Le socialisme utopique se construit en réaction aux désillusions que suscite la révolution industrielle en Europe. Ses représentants majeurs émergent donc en France, en Allemagne, et en Angleterre – quand ils ne voyagent pas à travers le continent, comme Kropotkine. Le propre du socialisme utopique est d’avoir engendré des propositions de réforme sociale qui, tout en empruntant aux savoirs et méthodes scientifiques de leurs temps, se fondent davantage sur une théorie du social et de l’individu que sur les analyses de l’économique politique marxiste.

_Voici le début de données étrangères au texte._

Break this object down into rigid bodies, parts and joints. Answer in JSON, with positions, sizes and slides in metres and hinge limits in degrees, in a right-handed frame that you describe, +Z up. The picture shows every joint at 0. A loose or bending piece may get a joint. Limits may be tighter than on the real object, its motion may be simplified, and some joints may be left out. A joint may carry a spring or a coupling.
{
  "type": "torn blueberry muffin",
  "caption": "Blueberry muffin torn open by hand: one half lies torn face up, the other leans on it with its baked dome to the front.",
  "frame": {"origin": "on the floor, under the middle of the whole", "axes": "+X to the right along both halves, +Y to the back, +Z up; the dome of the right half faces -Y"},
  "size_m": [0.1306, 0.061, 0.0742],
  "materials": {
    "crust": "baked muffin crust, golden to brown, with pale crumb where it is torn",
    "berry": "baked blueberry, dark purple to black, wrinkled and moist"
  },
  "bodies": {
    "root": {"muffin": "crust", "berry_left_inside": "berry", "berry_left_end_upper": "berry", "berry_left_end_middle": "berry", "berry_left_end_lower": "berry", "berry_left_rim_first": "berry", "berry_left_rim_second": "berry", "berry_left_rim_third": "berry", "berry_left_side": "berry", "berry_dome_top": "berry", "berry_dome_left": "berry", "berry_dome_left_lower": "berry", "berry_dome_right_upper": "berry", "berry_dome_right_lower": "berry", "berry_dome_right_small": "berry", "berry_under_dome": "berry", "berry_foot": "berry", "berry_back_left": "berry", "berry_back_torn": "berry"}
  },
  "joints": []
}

Dans le miroir critique que les utopistes tendent à la société industrielle, le travail – en tant qu’acte productif et activité structurante de la société – occupe une place centrale.  

Réorganiser le travail

Saint-Simon (1760-1825) ne condamne pas le travail mais son organisation déficiente et les rentiers qui profitent, par droit de naissance, des incohérences du système sans y contribuer. Pour réorganiser la société, il propose d’en confier les rênes aux plus compétents, industriels, banquiers et scientifiques, afin de promouvoir le progrès de l’industrie. Il plaide pour un gouvernement technocratique au-delà des nations, à l’échelle d’une fédération européenne gouvernée par un parlement composé de spécialistes des affaires industrielles – un ensemble institutionnel enfin à même de réaliser, par la réorganisation rationnelle du travail, les promesses de la révolution industrielle. À ses yeux, le travail n’est donc pas une obligation pénible dont le progrès affranchira le genre humain. Il s’agit plutôt d’un devoir moral et de la condition du bonheur. Il écrit par exemple : « Je propose de substituer le principe suivant à celui de l’Évangile : L'HOMME DOIT TRAVAILLER. L’homme le plus heureux est celui qui travaille. […] La nation la plus heureuse est celle dans laquelle il y a le moins de désœuvrés ».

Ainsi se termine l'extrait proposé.